Mobile-First vs Desktop-First
Mobile-first means writing your base CSS for mobile screens, then using min-width media queries to add styles as the screen gets wider. This is the modern professional approach.
Desktop-first means writing for large screens first, then using max-width queries to subtract or override styles as the screen gets narrower. This is how older codebases were often written.
/* ─── MOBILE FIRST ─── */
/* Base styles: single column, simple layout */
.card-grid {
display: grid;
grid-template-columns: 1fr; /* one column */
gap: 16px;
}
.navbar {
flex-direction: column;
gap: 12px;
}
/* Tablet and up — add columns */
@media (min-width: 640px) {
.card-grid {
grid-template-columns: repeat(2, 1fr);
}
.navbar {
flex-direction: row;
justify-content: space-between;
}
}
/* Desktop and up — three columns */
@media (min-width: 1024px) {
.card-grid {
grid-template-columns: repeat(3, 1fr);
}
}Mobile-first produces cleaner, smaller CSS because simple single-column layouts need fewer rules. You're adding complexity as space allows, rather than removing it under constraints. It also forces you to prioritize content — what's essential when space is limited? Everything else is an enhancement.
Fluid Sizing — max-width and min-width
/* Fluid container — fills up to a max, then stops */
.container {
width: 100%; /* full width on small screens */
max-width: 860px; /* stops growing at 860px */
margin: 0 auto; /* centered */
padding: 0 24px; /* side breathing room */
}
/* Fluid font sizing with clamp() */
h1 {
font-size: clamp(28px, 5vw, 52px);
/* minimum: 28px, ideal: 5% of viewport width, max: 52px
scales smoothly between breakpoints — no jumps */
}
/* Images always fluid */
img {
width: 100%;
height: auto;
display: block;
}Common Responsive Patterns
/* ─── Hide on mobile, show on desktop ─── */
.desktop-only { display: none; }
@media (min-width: 768px) {
.desktop-only { display: block; }
}
/* ─── Hide on desktop, show on mobile ─── */
.mobile-only { display: block; }
@media (min-width: 768px) {
.mobile-only { display: none; }
}
/* ─── Stack on mobile, side-by-side on desktop ─── */
.layout {
display: flex;
flex-direction: column; /* stacked by default */
gap: 24px;
}
@media (min-width: 768px) {
.layout { flex-direction: row; } /* side by side */
}
/* ─── Responsive typography ─── */
body { font-size: 16px; }
@media (min-width: 768px) {
body { font-size: 17px; }
}Chrome and Firefox DevTools have a responsive design mode (F12 → the phone/tablet icon). You can test any screen size without needing a real device. Check your layout at 320px (smallest common mobile), 375px (iPhone), 768px (tablet), and 1280px (typical desktop). If something breaks, that's where your media query goes.

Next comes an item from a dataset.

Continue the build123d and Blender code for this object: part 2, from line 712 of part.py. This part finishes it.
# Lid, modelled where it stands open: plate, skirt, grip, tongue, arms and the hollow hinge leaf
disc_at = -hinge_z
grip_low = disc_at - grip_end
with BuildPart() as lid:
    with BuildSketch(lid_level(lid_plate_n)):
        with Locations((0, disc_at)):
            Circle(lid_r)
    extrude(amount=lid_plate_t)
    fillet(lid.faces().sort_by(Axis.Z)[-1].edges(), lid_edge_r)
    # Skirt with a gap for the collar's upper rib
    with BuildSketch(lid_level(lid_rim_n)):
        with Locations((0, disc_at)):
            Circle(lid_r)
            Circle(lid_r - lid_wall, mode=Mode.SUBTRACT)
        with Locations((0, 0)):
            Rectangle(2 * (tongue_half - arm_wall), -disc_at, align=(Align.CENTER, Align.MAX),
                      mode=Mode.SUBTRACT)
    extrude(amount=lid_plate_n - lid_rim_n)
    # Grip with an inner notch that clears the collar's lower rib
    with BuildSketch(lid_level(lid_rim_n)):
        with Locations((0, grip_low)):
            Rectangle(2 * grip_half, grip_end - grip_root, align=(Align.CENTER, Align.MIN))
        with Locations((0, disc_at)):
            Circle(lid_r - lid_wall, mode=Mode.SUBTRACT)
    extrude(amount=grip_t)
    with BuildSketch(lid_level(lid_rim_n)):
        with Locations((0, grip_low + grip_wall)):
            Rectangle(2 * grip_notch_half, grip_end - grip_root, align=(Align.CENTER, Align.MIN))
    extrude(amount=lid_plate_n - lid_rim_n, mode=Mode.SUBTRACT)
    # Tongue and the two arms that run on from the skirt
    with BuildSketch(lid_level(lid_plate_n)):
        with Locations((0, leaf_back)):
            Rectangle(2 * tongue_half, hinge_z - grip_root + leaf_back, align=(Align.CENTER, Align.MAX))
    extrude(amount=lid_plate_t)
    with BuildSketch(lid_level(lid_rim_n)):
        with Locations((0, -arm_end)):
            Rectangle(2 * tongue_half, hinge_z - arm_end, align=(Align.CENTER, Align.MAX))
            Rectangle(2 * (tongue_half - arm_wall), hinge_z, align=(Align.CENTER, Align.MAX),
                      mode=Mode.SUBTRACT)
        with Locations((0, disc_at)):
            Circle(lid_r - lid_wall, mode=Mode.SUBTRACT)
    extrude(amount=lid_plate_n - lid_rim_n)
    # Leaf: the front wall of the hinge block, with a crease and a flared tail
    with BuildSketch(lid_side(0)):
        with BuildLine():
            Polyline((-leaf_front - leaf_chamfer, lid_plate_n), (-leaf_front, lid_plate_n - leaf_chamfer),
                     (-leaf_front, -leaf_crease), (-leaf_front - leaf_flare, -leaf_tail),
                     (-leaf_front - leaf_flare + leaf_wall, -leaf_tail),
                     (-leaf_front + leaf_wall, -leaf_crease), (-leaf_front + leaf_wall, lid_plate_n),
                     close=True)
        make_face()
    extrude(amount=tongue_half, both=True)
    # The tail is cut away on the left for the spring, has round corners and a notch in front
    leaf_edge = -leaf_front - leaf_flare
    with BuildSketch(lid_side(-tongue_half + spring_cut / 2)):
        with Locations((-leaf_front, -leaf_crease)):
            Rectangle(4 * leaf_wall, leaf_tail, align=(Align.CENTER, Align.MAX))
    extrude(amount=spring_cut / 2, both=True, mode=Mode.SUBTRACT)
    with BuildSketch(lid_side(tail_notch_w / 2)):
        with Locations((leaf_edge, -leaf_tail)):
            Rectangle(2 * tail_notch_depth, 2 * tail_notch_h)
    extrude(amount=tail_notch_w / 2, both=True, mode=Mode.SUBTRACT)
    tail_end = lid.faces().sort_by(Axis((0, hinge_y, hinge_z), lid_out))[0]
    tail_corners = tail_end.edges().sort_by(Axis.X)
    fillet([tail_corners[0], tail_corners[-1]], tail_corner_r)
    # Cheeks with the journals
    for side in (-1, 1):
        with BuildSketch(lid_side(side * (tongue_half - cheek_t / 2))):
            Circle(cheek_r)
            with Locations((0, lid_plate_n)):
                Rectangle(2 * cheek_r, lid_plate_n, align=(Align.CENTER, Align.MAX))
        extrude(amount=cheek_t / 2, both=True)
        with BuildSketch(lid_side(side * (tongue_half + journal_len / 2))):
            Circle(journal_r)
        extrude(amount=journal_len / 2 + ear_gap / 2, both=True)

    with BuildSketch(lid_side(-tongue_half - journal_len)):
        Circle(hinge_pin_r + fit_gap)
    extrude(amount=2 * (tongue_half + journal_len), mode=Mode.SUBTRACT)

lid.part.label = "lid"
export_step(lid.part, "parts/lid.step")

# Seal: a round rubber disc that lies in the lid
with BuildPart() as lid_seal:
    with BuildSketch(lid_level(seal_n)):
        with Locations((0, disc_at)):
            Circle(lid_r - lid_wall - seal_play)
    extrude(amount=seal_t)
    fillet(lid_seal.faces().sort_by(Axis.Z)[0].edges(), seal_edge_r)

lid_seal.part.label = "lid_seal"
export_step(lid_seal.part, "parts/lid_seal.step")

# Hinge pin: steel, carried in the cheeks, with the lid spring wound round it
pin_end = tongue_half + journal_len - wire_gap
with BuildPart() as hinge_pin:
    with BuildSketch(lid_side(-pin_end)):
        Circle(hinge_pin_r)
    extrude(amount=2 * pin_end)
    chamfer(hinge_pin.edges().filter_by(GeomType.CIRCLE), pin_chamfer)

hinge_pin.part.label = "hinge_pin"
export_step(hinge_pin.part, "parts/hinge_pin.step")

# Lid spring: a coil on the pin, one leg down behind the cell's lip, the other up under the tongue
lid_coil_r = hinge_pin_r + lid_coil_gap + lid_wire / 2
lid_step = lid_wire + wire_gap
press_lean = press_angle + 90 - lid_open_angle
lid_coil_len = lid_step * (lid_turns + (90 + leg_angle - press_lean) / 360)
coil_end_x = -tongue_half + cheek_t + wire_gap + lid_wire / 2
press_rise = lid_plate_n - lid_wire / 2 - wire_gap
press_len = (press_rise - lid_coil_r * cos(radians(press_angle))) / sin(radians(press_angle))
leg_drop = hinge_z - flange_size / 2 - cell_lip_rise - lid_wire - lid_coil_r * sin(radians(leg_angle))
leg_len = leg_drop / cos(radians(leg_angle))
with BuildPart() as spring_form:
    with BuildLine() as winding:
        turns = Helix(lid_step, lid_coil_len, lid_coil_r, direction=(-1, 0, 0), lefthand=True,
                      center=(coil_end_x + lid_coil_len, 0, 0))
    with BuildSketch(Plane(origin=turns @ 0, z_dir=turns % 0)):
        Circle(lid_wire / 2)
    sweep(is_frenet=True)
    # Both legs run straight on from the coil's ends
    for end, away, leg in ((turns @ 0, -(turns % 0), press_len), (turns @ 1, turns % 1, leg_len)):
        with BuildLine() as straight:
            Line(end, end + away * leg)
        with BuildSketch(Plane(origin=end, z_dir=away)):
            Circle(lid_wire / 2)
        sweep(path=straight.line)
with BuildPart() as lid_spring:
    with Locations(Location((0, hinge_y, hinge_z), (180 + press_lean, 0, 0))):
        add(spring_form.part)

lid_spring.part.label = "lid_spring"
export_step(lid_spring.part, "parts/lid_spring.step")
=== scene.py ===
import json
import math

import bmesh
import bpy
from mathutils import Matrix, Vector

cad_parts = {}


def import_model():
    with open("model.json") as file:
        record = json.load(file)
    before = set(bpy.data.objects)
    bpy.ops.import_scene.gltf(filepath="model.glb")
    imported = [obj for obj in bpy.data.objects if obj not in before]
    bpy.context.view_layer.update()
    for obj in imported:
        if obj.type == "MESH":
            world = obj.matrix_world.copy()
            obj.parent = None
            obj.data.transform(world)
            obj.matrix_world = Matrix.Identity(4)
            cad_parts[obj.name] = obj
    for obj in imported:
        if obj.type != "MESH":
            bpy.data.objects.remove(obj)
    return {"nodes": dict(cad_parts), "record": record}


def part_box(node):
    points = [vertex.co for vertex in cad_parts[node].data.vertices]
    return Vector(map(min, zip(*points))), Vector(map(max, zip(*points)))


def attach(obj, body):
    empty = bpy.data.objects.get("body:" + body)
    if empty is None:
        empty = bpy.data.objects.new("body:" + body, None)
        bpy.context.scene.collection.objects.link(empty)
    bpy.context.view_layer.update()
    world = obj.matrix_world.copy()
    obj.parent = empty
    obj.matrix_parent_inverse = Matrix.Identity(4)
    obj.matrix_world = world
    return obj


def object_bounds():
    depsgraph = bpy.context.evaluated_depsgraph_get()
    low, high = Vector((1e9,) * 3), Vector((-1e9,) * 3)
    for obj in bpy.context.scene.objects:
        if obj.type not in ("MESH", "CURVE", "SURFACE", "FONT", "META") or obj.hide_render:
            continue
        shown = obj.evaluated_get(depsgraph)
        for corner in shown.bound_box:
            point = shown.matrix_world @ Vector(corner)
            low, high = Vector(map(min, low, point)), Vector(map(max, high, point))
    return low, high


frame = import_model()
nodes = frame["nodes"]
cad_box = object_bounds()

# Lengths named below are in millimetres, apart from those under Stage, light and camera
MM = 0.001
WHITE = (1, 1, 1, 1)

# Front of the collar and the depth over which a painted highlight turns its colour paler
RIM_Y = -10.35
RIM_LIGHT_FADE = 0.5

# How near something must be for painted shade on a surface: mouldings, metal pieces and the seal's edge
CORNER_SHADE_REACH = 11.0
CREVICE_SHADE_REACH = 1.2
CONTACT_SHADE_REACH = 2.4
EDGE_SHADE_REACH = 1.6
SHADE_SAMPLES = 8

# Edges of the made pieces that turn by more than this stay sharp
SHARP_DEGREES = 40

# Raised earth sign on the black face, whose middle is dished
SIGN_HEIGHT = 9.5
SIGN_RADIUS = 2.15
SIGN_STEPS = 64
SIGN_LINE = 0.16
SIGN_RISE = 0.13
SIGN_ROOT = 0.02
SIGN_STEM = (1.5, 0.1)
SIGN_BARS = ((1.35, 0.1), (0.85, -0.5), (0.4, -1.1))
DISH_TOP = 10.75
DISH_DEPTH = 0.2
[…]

Mini Build: Responsive Landing Page
Take the card grid you built in the Flexbox post and make it fully responsive — mobile-first, two breakpoints, fluid typography.

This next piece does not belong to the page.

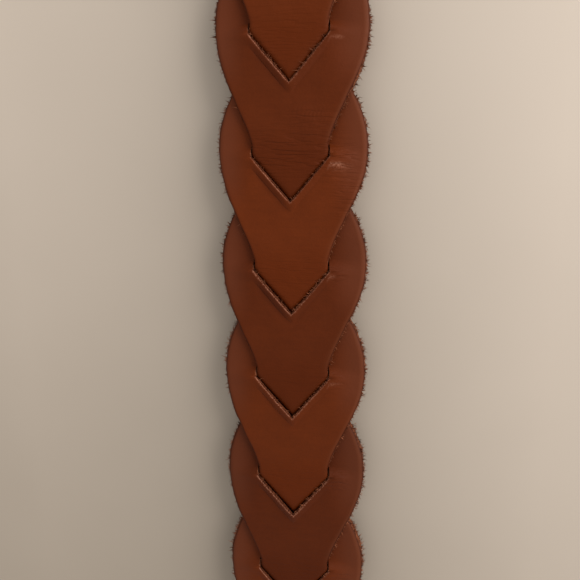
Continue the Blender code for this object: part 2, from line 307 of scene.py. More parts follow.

Add the viewport meta tag if it's not already there. Then write your base (mobile) CSS first — one column, full width, readable font sizes.
* { margin: 0; padding: 0; box-sizing: border-box; }
html { font-size: 16px; }
body {
background: #0a0a0f;
color: #e0e0e8;
font-family: sans-serif;
padding: 24px; /* tight padding on mobile */
}
.hero-title {
font-size: clamp(28px, 7vw, 52px); /* fluid — no jumps */
margin-bottom: 1rem;
}
.card-grid {
display: grid;
grid-template-columns: 1fr; /* mobile: one column */
gap: 16px;
margin-top: 2rem;
}
.navbar {
display: flex;
flex-direction: column; /* mobile: stacked */
gap: 12px;
margin-bottom: 2rem;
}Add the tablet breakpoint — two columns, horizontal navbar.

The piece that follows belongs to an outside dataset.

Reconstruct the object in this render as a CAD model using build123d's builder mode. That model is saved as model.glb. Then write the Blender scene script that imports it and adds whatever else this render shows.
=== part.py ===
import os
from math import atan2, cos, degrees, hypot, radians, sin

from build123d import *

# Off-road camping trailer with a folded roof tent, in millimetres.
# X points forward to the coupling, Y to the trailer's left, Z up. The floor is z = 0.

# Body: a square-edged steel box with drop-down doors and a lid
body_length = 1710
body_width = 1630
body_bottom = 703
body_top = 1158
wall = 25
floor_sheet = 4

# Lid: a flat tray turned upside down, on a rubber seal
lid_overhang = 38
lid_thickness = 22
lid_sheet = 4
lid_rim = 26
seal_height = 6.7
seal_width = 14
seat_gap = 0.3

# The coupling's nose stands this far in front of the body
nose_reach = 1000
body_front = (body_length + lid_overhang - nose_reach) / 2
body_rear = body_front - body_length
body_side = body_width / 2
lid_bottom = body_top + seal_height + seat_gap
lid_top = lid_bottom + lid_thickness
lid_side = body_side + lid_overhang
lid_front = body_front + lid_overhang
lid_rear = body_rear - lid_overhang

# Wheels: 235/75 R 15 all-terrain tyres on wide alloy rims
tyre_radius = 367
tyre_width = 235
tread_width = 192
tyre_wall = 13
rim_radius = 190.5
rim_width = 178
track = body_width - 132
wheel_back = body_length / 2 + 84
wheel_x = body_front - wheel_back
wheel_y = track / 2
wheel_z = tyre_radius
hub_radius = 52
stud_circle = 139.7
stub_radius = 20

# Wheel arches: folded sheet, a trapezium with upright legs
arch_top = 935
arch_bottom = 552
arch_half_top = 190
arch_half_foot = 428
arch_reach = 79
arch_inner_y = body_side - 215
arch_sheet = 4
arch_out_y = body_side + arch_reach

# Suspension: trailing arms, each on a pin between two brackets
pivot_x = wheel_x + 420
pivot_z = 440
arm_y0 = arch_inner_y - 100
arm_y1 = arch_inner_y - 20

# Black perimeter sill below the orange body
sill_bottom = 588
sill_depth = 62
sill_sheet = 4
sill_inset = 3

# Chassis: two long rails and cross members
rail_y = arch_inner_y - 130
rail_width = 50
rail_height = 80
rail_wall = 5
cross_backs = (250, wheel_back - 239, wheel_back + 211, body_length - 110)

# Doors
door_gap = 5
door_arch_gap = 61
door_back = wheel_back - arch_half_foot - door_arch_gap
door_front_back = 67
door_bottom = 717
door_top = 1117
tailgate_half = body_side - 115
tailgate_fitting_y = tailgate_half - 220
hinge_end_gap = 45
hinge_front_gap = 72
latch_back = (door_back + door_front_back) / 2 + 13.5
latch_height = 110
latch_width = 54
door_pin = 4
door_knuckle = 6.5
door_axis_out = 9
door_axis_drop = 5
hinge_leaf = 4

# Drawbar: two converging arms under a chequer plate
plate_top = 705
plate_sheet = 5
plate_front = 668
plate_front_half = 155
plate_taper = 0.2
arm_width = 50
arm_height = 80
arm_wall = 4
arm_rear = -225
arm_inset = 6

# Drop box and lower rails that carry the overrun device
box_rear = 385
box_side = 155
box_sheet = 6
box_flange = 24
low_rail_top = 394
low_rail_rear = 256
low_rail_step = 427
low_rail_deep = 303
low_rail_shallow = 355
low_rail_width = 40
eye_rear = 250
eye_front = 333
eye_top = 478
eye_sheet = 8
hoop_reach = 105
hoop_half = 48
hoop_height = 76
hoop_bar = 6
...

@media (min-width: 640px) {
body { padding: 32px; }
.card-grid {
grid-template-columns: repeat(2, 1fr); /* two columns */
gap: 20px;
}
.navbar {
flex-direction: row;
justify-content: space-between;
align-items: center;
}
}Add the desktop breakpoint — three columns, wider padding.
@media (min-width: 1024px) {
body { padding: 48px; }
.card-grid {
grid-template-columns: repeat(3, 1fr); /* three columns */
gap: 24px;
}
}Test in DevTools. Open the responsive design panel, drag the width from 320px to 1440px, and watch your layout shift at exactly 640px and 1024px. If anything looks wrong at any size, that's where you add your next fix.
💛 Your Sites Work Everywhere Now
Responsive design isn't about making things "work on mobile." It's about building for the full range of human screen sizes — from 320px pocket computers to 2560px monitors — without making assumptions about where your reader is.
- The viewport meta tag is mandatory — it turns on responsive behavior
- Media queries apply CSS conditionally based on screen width
- Mobile-first means base styles for small, then min-width adds for larger
- max-width: 860px + margin: 0 auto creates a centered, fluid container
- clamp() creates fluid typography that scales smoothly between sizes
- Always test in DevTools at multiple widths — don't assume it looks right
You now have the full foundational toolset: structure, typography, colors, layout, positioning, Flexbox, Grid, and responsiveness. The series continues with specificity, transitions, CSS variables, and professional architecture.
I built my first portfolio entirely on a 1440px monitor. It looked great. Clean. I was proud of it. Then I opened it on my phone to show someone and the text was the size of an ant and the three-column layout was a horizontal scroll nightmare.
The viewport meta tag was missing. That was it. One line. The entire site was rendering at fake desktop width and scaling down. I felt like I'd been betrayed by my own code.
Now the viewport meta tag is the first thing I put in every HTML file. Before the title. Before the stylesheet link. First line in the head, every single time. Consider this your reminder to do the same.